My last 3 ex' cheated on me and each time I swore I would never trust again and each time I trusted, I got burnt, so for me, NO, I will never trust another man as long as I live! I'm learning to trust me, cause I am the only one that matters! Sad, but true! And yes I view every man as scum now
Mar 11 - 6AM
ewa
ewa's picture

Maybe it is just next step on

Maybe it is just next step on our journey toward recovery. I feel exactly the same :(
Mar 11 - 6AM
jen79
jen79's picture

you dont have to trust anyone

but you WILL trust yourself again and your judgement. We all got the signs in the beginning, sometimes it was just a weird feeling, sometimes they told us who they are and we didnt believe them, sometimes we had dreams about them that warned us /in my case before I even met him. I am not sure if I can trust again anyone, but I know I can trust my feeling, my intuition, its this guidance that you have to trust and listen to. It will never fail to lead you in the right direction.
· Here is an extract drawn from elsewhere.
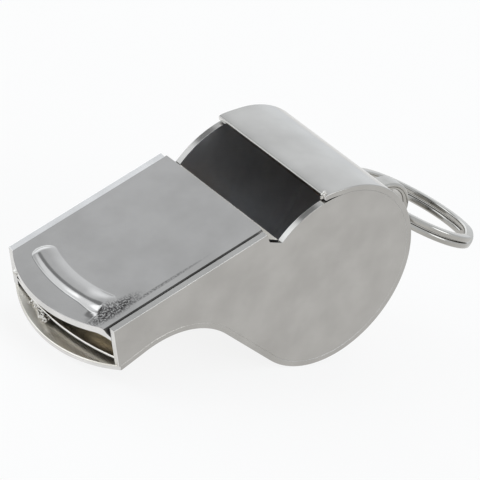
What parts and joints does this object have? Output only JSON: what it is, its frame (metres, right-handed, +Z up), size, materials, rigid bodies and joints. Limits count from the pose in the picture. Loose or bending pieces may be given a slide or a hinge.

AND WE ALL IGNORED THIS INNER VOICE IN THE BEGINNING! WE ALL DID IT! THINK BACK! REMEMBER AGAIN, you did get the signs.
Mar 11 - 6AM (Reply to #2)
Happy1
Happy1's picture

jen79

I got the signs and totally ignored them. I had no clue because I really didn't think he could be that bad. He even said he didn't know how to love his own son. I thought he was just in a bad frame of mind at the time. I now know he was being honest with me. He told me he didn't know how to feel like other people. He told me he was an ass. He blatantly told me basically he was a narc but I again only thought the best of him. I thought he was just being hard on himself. If someone waves that big a red flag at me next time I won't be standing there talking to him. I will be running the other way.
Mar 11 - 6AM (Reply to #3)
jen79
jen79's picture

Happy thats what evil does, it will use your best part

against you, the empathy, the compassion, and the faith that someone can be more than that, what they claim to be. But we have to listen to the voice still. It did gave us the feeling to run into the opposite direction, it didnt say, hey stay and fix him, if that would have been the voice saying, then you wouldnt have had that weird feeling. We have to trust that guide. I had this warning with every jerk I ever met, and ignored it. I cannot even blame anyone here but myself. Lesson learned.